Since I've been totally focused on finishing up my first Indie-published work, I'm hyper aware of anything to do with the self-publishing industry.
I hope to have my first ebook The Good Girl Conspiracy, (Book 1 of The Good, The Bad, and The Girly) available for download on March 11.
There! I have set the goal and carved it in digital stone. (If I wasn't bogged down with taxes, I'd have it up much sooner, but it's no use complaining about that because the rest of you have that same issue this time of the year.)
I've been reading a lot of Indie publishing blogs, and I'm as excited as these blog publishers about the possibilities for authors in this "outside the box" publishing. Of course, there were and are naysayers.
Here are a few because they're funny and short-sighted. These words exited the mouths of today's selection of learned folks within the last 10 years. Most of these people were talking about electronic publishing with a company, not indie publishing. However, many hold this belief, or worse, about indie publishing. There's a schism between traditionally published authors and indie published.

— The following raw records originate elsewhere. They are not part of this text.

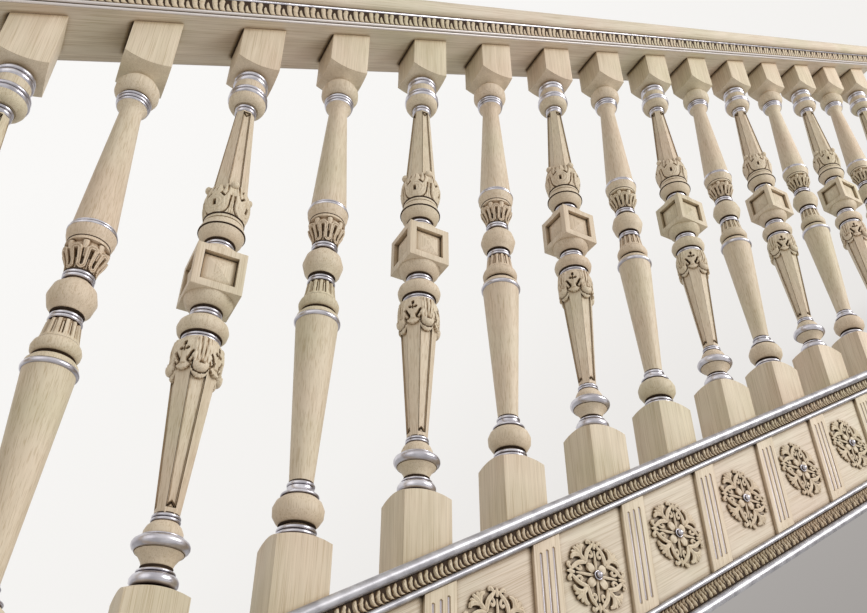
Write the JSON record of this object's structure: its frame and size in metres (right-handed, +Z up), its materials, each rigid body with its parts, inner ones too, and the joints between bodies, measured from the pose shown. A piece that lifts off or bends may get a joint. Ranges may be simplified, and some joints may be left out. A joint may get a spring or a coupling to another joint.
{
  "type": "raking stair balustrade",
  "caption": "Straight run of wooden stair balustrade: turned and carved balusters between a moulded handrail and a closed string with pilasters and silvered mouldings.",
  "frame": {"origin": "on the flat back face of the string timber, at the middle of its length and height", "axes": "+X goes up the stair along its plan, +Y points from the open side to the stair, +Z is up"},
  "size_m": [2.04, 0.135, 2.3155],
  "materials": {
    "oak": "limed oak, dull wax",
    "carved_oak": "carved limed oak with brown patina in the hollows",
    "silver_leaf": "burnished silver leaf on wood"
  },
  "bodies": {
    "root": {"panelled_baluster_1": "oak", "panelled_baluster_2": "oak", "panelled_baluster_3": "oak", "panelled_baluster_4": "oak", "panelled_baluster_5": "oak", "panelled_baluster_6": "oak", "panelled_baluster_7": "oak", "panelled_baluster_8": "oak", "ball_baluster_1": "oak", "ball_baluster_2": "oak", "ball_baluster_3": "oak", "ball_baluster_4": "oak", "ball_baluster_5": "oak", "ball_baluster_6": "oak", "ball_baluster_7": "oak", "handrail": "oak", "sub_rail": "oak", "string_timber": "oak", "string_face_board": "oak", "string_cap": "oak", "rail_friezes": "carved_oak", "string_upper_frieze": "carved_oak", "string_lower_frieze": "carved_oak", "string_pilasters": "carved_oak", "string_ornaments": "carved_oak", "string_upper_torus": "silver_leaf", "string_upper_bead": "silver_leaf", "string_lower_bead": "silver_leaf", "string_foot_torus": "silver_leaf", "rail_lower_beads": "silver_leaf", "rail_upper_beads": "silver_leaf"}
  },
  "joints": []
}
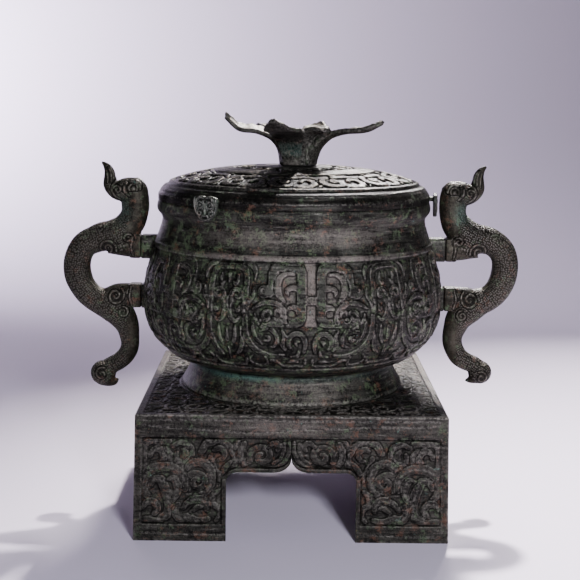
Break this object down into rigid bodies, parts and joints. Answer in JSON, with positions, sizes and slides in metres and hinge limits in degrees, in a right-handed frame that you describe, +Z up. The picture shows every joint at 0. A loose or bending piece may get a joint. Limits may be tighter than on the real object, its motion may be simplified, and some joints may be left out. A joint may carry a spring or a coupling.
{
  "type": "bronze gui vessel",
  "caption": "Lidded bronze food vessel on a square openwork plinth, with dragon handles, a petal crown on its lid and scrollwork in relief.",
  "frame": {"origin": "on the ground under the middle of the plinth, which is also the middle of the bounding box", "axes": "+Z up, -Y towards the viewer of the decorated front, +X towards the right handle"},
  "size_m": [0.3754, 0.2448, 0.3197],
  "materials": {
    "dark_bronze": "dark patinated cast bronze",
    "green_bronze": "green-grey patinated cast bronze",
    "worn_bronze": "brown-grey worn cast bronze"
  },
  "bodies": {
    "root": {"plinth": "dark_bronze", "bowl": "green_bronze", "lid": "dark_bronze", "lid_crown": "worn_bronze", "clasp_front_left": "worn_bronze", "clasp_right": "worn_bronze", "clasp_back_left": "worn_bronze", "handle_left": "worn_bronze", "handle_right": "worn_bronze"}
  },
  "joints": []
}
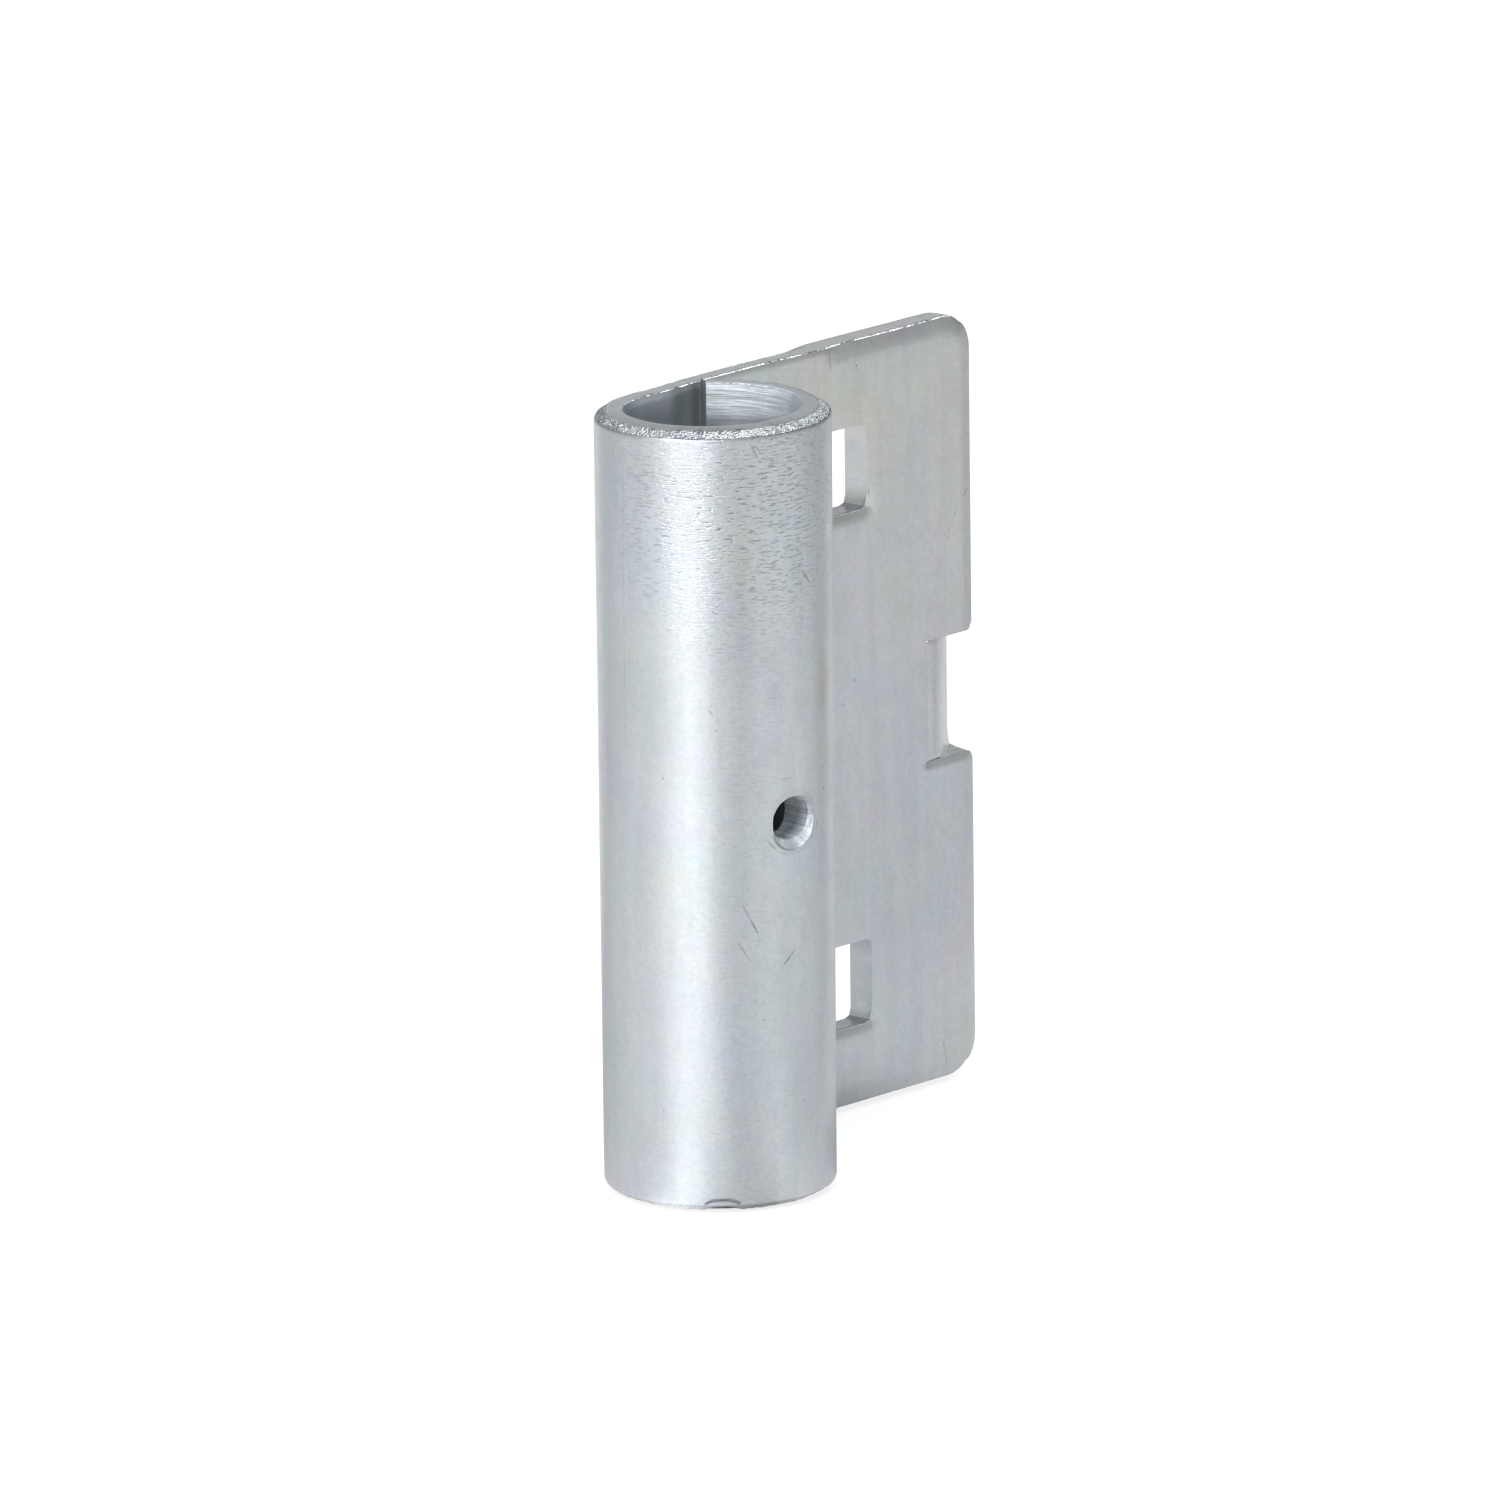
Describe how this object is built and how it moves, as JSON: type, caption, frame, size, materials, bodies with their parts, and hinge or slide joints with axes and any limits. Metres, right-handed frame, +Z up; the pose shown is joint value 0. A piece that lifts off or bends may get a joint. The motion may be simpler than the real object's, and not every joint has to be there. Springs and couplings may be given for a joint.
{
  "type": "garage door roller bracket",
  "caption": "Rolled sheet steel bracket for a garage door roller: a tube for the spindle with a tapped clamp screw hole, and a flat flange with square bolt holes and a bent tab.",
  "frame": {"origin": "on the tube's axis at its lower end", "axes": "+Z up the tube's axis, +X along the flange to its free edge, +Y out of the flange's back, the side that lies on the door"},
  "size_m": [0.0606, 0.0265, 0.08],
  "materials": {
    "zinc_plated_steel": "zinc plated and blue passivated, semi-gloss"
  },
  "bodies": {
    "root": {"bracket": "zinc_plated_steel"}
  },
  "joints": []
}
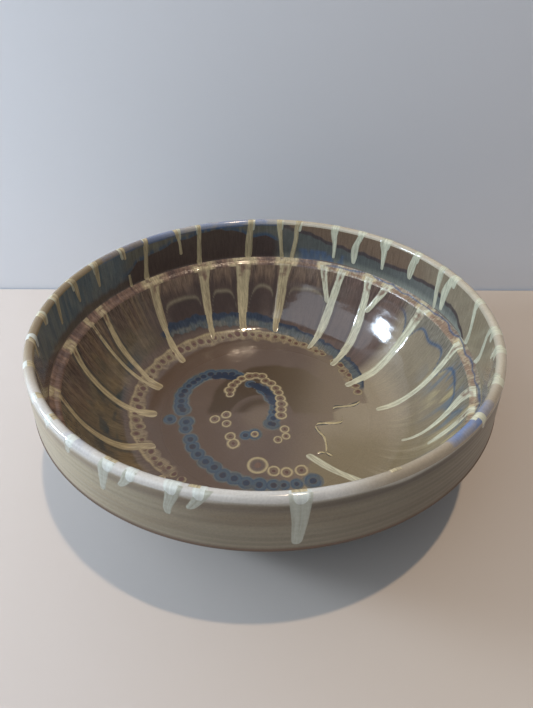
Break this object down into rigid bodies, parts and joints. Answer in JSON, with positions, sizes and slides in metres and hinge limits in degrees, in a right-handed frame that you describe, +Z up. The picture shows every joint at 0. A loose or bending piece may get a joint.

Rudy Rucker (I'm pretty sure this is Mr. Rucker Sr.), author, mathematician, computer scientist and philospher said: "Electronic distribution is more of a fall-back strategy for putting out a book that isn't deemed profitable enough to print. You hardly make any money publishing an electronic book."
Notes science fiction and fantasy author Anne McCaffrey said: "I wouldn't encourage new writers to start off publishing through electronic media... it still isn't wide enough for the readership they would need to get a good start."
Even Bill Gates weighed in with: "Intellectual property has the shelf life of a banana." He also said: "Some people read off of their Palms and Pocket PCs, but the real immersible reading experience takes a full-screen device." (Gee, I hope all the iPhone readers don't get upset with that declaration.)
Nineteenth century author C. N. Bovee said: "There is probably no hell for authors in the next world - they suffer so much from critics and publishers in this." At least if one goes the indie publishing route, an author may succeed in reducing the hell by fifty per cent.